EXERCISE REQUIREMENTS =>
Give a verbatim quotation of every record.

** begin SUPPLIED RECORDS **

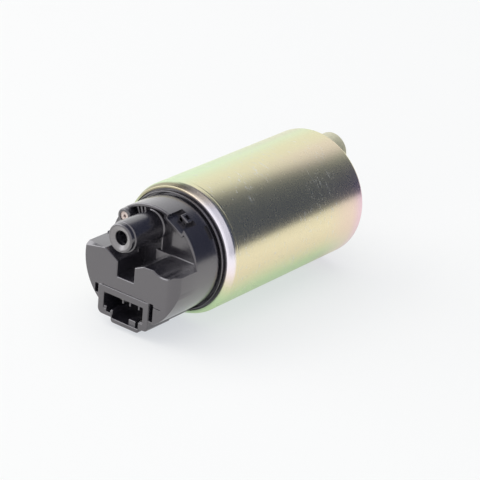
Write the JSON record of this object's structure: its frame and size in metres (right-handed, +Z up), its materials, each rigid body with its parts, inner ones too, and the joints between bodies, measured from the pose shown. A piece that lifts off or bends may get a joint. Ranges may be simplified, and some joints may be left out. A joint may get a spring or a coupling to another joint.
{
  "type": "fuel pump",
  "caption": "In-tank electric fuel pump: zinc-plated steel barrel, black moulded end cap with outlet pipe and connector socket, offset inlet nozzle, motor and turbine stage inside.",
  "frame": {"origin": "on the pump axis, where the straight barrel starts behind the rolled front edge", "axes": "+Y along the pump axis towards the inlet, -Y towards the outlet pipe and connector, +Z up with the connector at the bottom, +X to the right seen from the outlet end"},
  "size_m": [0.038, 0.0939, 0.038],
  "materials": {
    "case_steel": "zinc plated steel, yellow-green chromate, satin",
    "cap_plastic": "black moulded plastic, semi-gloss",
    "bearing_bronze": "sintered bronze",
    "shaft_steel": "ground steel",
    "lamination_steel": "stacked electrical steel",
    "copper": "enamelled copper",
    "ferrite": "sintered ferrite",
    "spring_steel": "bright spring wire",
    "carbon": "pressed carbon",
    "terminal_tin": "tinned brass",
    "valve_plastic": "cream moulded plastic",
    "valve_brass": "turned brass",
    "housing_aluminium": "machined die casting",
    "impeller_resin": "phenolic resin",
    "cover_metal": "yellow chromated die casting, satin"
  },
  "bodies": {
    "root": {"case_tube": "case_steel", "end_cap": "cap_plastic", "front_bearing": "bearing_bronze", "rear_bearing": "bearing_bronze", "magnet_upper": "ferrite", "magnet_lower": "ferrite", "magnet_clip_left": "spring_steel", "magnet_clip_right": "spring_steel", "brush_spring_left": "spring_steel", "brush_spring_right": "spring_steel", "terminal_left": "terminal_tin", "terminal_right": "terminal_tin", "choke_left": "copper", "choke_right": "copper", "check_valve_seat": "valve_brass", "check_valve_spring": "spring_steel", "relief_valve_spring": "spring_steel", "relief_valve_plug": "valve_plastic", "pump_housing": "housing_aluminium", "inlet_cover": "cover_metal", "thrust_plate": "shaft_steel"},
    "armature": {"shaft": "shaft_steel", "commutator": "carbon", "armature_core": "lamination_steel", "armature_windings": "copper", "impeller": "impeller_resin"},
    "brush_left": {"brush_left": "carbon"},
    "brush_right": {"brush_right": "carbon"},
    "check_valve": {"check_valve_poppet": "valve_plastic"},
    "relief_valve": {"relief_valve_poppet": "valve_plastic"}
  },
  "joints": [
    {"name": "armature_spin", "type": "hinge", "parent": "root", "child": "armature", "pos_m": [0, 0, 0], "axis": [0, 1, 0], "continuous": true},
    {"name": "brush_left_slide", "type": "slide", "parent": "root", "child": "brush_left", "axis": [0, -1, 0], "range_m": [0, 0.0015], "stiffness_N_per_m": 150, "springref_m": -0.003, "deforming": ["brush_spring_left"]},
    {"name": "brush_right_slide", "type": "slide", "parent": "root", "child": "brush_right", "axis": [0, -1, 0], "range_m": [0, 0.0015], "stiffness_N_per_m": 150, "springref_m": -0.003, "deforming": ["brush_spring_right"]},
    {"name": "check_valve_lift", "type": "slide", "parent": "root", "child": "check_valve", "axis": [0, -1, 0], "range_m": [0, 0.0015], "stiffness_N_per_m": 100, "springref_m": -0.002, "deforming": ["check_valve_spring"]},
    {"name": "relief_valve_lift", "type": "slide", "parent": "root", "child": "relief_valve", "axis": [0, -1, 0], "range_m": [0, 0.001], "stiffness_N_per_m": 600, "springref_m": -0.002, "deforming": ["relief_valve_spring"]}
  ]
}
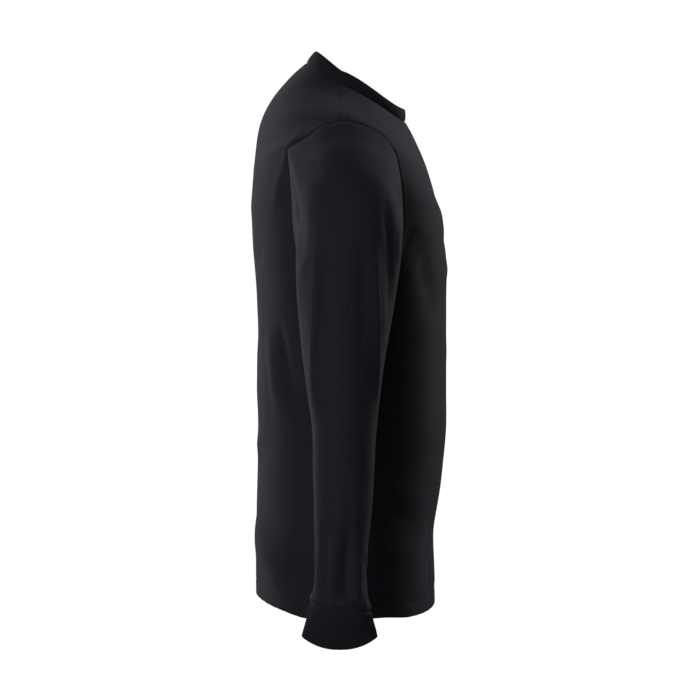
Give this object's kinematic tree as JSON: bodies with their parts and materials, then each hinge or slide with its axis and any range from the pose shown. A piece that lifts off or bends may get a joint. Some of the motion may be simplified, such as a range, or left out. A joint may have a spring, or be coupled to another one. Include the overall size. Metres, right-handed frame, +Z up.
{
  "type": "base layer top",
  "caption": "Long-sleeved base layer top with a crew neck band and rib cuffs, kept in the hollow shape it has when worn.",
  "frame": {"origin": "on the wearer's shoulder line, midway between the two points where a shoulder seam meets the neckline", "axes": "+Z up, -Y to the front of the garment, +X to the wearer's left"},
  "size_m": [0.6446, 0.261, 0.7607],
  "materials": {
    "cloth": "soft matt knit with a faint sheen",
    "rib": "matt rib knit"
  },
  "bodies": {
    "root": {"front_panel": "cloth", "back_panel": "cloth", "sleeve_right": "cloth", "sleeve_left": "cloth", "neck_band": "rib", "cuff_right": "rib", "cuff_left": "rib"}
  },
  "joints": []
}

** end SUPPLIED RECORDS **

RESPONSE TO THE EXERCISE =>
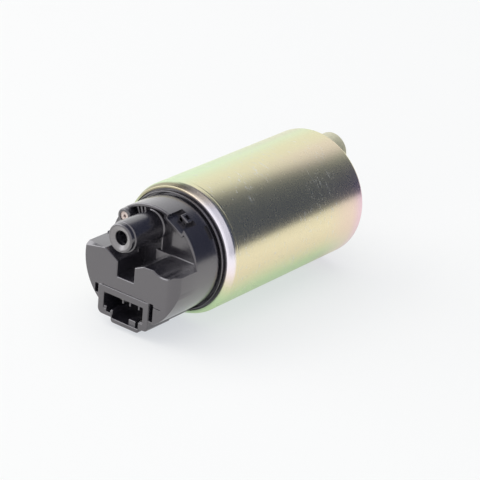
Write the JSON record of this object's structure: its frame and size in metres (right-handed, +Z up), its materials, each rigid body with its parts, inner ones too, and the joints between bodies, measured from the pose shown. A piece that lifts off or bends may get a joint. Ranges may be simplified, and some joints may be left out. A joint may get a spring or a coupling to another joint.
{
  "type": "fuel pump",
  "caption": "In-tank electric fuel pump: zinc-plated steel barrel, black moulded end cap with outlet pipe and connector socket, offset inlet nozzle, motor and turbine stage inside.",
  "frame": {"origin": "on the pump axis, where the straight barrel starts behind the rolled front edge", "axes": "+Y along the pump axis towards the inlet, -Y towards the outlet pipe and connector, +Z up with the connector at the bottom, +X to the right seen from the outlet end"},
  "size_m": [0.038, 0.0939, 0.038],
  "materials": {
    "case_steel": "zinc plated steel, yellow-green chromate, satin",
    "cap_plastic": "black moulded plastic, semi-gloss",
    "bearing_bronze": "sintered bronze",
    "shaft_steel": "ground steel",
    "lamination_steel": "stacked electrical steel",
    "copper": "enamelled copper",
    "ferrite": "sintered ferrite",
    "spring_steel": "bright spring wire",
    "carbon": "pressed carbon",
    "terminal_tin": "tinned brass",
    "valve_plastic": "cream moulded plastic",
    "valve_brass": "turned brass",
    "housing_aluminium": "machined die casting",
    "impeller_resin": "phenolic resin",
    "cover_metal": "yellow chromated die casting, satin"
  },
  "bodies": {
    "root": {"case_tube": "case_steel", "end_cap": "cap_plastic", "front_bearing": "bearing_bronze", "rear_bearing": "bearing_bronze", "magnet_upper": "ferrite", "magnet_lower": "ferrite", "magnet_clip_left": "spring_steel", "magnet_clip_right": "spring_steel", "brush_spring_left": "spring_steel", "brush_spring_right": "spring_steel", "terminal_left": "terminal_tin", "terminal_right": "terminal_tin", "choke_left": "copper", "choke_right": "copper", "check_valve_seat": "valve_brass", "check_valve_spring": "spring_steel", "relief_valve_spring": "spring_steel", "relief_valve_plug": "valve_plastic", "pump_housing": "housing_aluminium", "inlet_cover": "cover_metal", "thrust_plate": "shaft_steel"},
    "armature": {"shaft": "shaft_steel", "commutator": "carbon", "armature_core": "lamination_steel", "armature_windings": "copper", "impeller": "impeller_resin"},
    "brush_left": {"brush_left": "carbon"},
    "brush_right": {"brush_right": "carbon"},
    "check_valve": {"check_valve_poppet": "valve_plastic"},
    "relief_valve": {"relief_valve_poppet": "valve_plastic"}
  },
  "joints": [
    {"name": "armature_spin", "type": "hinge", "parent": "root", "child": "armature", "pos_m": [0, 0, 0], "axis": [0, 1, 0], "continuous": true},
    {"name": "brush_left_slide", "type": "slide", "parent": "root", "child": "brush_left", "axis": [0, -1, 0], "range_m": [0, 0.0015], "stiffness_N_per_m": 150, "springref_m": -0.003, "deforming": ["brush_spring_left"]},
    {"name": "brush_right_slide", "type": "slide", "parent": "root", "child": "brush_right", "axis": [0, -1, 0], "range_m": [0, 0.0015], "stiffness_N_per_m": 150, "springref_m": -0.003, "deforming": ["brush_spring_right"]},
    {"name": "check_valve_lift", "type": "slide", "parent": "root", "child": "check_valve", "axis": [0, -1, 0], "range_m": [0, 0.0015], "stiffness_N_per_m": 100, "springref_m": -0.002, "deforming": ["check_valve_spring"]},
    {"name": "relief_valve_lift", "type": "slide", "parent": "root", "child": "relief_valve", "axis": [0, -1, 0], "range_m": [0, 0.001], "stiffness_N_per_m": 600, "springref_m": -0.002, "deforming": ["relief_valve_spring"]}
  ]
}
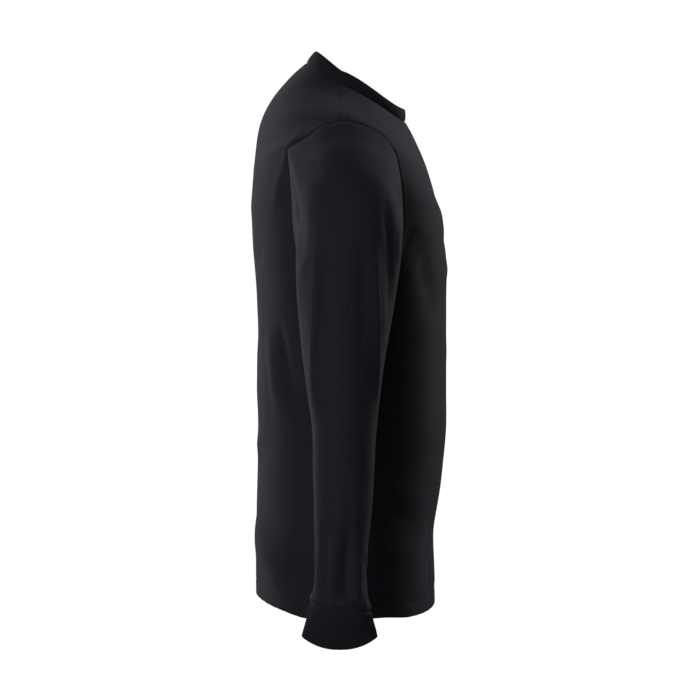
Give this object's kinematic tree as JSON: bodies with their parts and materials, then each hinge or slide with its axis and any range from the pose shown. A piece that lifts off or bends may get a joint. Some of the motion may be simplified, such as a range, or left out. A joint may have a spring, or be coupled to another one. Include the overall size. Metres, right-handed frame, +Z up.
{
  "type": "base layer top",
  "caption": "Long-sleeved base layer top with a crew neck band and rib cuffs, kept in the hollow shape it has when worn.",
  "frame": {"origin": "on the wearer's shoulder line, midway between the two points where a shoulder seam meets the neckline", "axes": "+Z up, -Y to the front of the garment, +X to the wearer's left"},
  "size_m": [0.6446, 0.261, 0.7607],
  "materials": {
    "cloth": "soft matt knit with a faint sheen",
    "rib": "matt rib knit"
  },
  "bodies": {
    "root": {"front_panel": "cloth", "back_panel": "cloth", "sleeve_right": "cloth", "sleeve_left": "cloth", "neck_band": "rib", "cuff_right": "rib", "cuff_left": "rib"}
  },
  "joints": []
}